GOAL: Write out all of the data exactly as it appears.
----------------
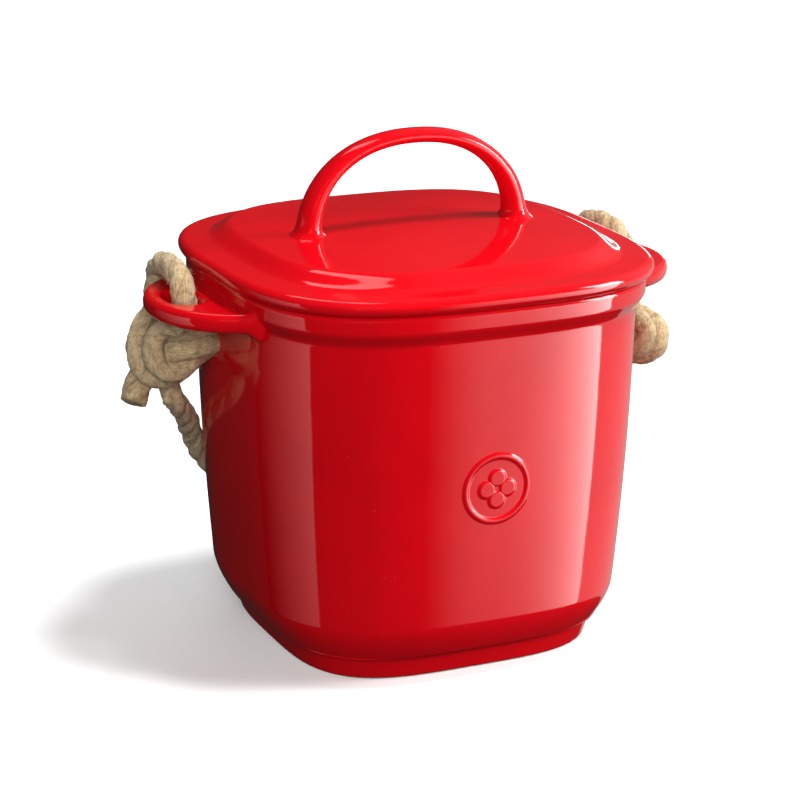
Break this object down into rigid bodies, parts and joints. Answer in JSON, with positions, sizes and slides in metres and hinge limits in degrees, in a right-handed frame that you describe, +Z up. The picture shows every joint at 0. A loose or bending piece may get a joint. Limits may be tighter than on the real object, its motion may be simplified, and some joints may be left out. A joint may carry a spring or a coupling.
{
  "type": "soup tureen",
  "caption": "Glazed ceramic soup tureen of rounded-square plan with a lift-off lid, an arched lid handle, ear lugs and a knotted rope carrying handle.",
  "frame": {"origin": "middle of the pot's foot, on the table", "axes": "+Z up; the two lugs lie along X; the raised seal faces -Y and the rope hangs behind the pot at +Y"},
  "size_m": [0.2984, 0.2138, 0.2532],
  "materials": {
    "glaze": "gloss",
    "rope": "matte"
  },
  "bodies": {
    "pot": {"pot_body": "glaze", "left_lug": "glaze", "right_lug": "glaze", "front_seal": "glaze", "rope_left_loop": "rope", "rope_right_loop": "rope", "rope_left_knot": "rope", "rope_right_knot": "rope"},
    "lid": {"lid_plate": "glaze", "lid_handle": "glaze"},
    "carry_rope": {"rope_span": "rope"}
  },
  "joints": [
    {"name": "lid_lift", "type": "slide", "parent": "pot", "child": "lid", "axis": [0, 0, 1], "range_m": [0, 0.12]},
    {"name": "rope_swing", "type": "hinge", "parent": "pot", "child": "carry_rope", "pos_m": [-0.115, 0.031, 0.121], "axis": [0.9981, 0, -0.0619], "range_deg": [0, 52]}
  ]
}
----------------
SOLUTION TO THE PROBLEM:
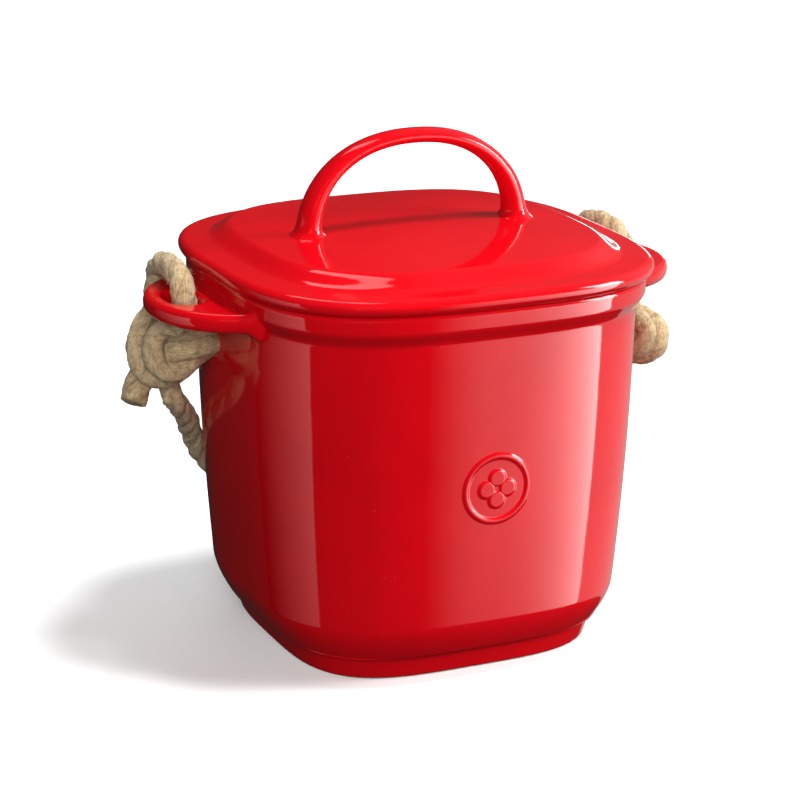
Break this object down into rigid bodies, parts and joints. Answer in JSON, with positions, sizes and slides in metres and hinge limits in degrees, in a right-handed frame that you describe, +Z up. The picture shows every joint at 0. A loose or bending piece may get a joint. Limits may be tighter than on the real object, its motion may be simplified, and some joints may be left out. A joint may carry a spring or a coupling.
{
  "type": "soup tureen",
  "caption": "Glazed ceramic soup tureen of rounded-square plan with a lift-off lid, an arched lid handle, ear lugs and a knotted rope carrying handle.",
  "frame": {"origin": "middle of the pot's foot, on the table", "axes": "+Z up; the two lugs lie along X; the raised seal faces -Y and the rope hangs behind the pot at +Y"},
  "size_m": [0.2984, 0.2138, 0.2532],
  "materials": {
    "glaze": "gloss",
    "rope": "matte"
  },
  "bodies": {
    "pot": {"pot_body": "glaze", "left_lug": "glaze", "right_lug": "glaze", "front_seal": "glaze", "rope_left_loop": "rope", "rope_right_loop": "rope", "rope_left_knot": "rope", "rope_right_knot": "rope"},
    "lid": {"lid_plate": "glaze", "lid_handle": "glaze"},
    "carry_rope": {"rope_span": "rope"}
  },
  "joints": [
    {"name": "lid_lift", "type": "slide", "parent": "pot", "child": "lid", "axis": [0, 0, 1], "range_m": [0, 0.12]},
    {"name": "rope_swing", "type": "hinge", "parent": "pot", "child": "carry_rope", "pos_m": [-0.115, 0.031, 0.121], "axis": [0.9981, 0, -0.0619], "range_deg": [0, 52]}
  ]
}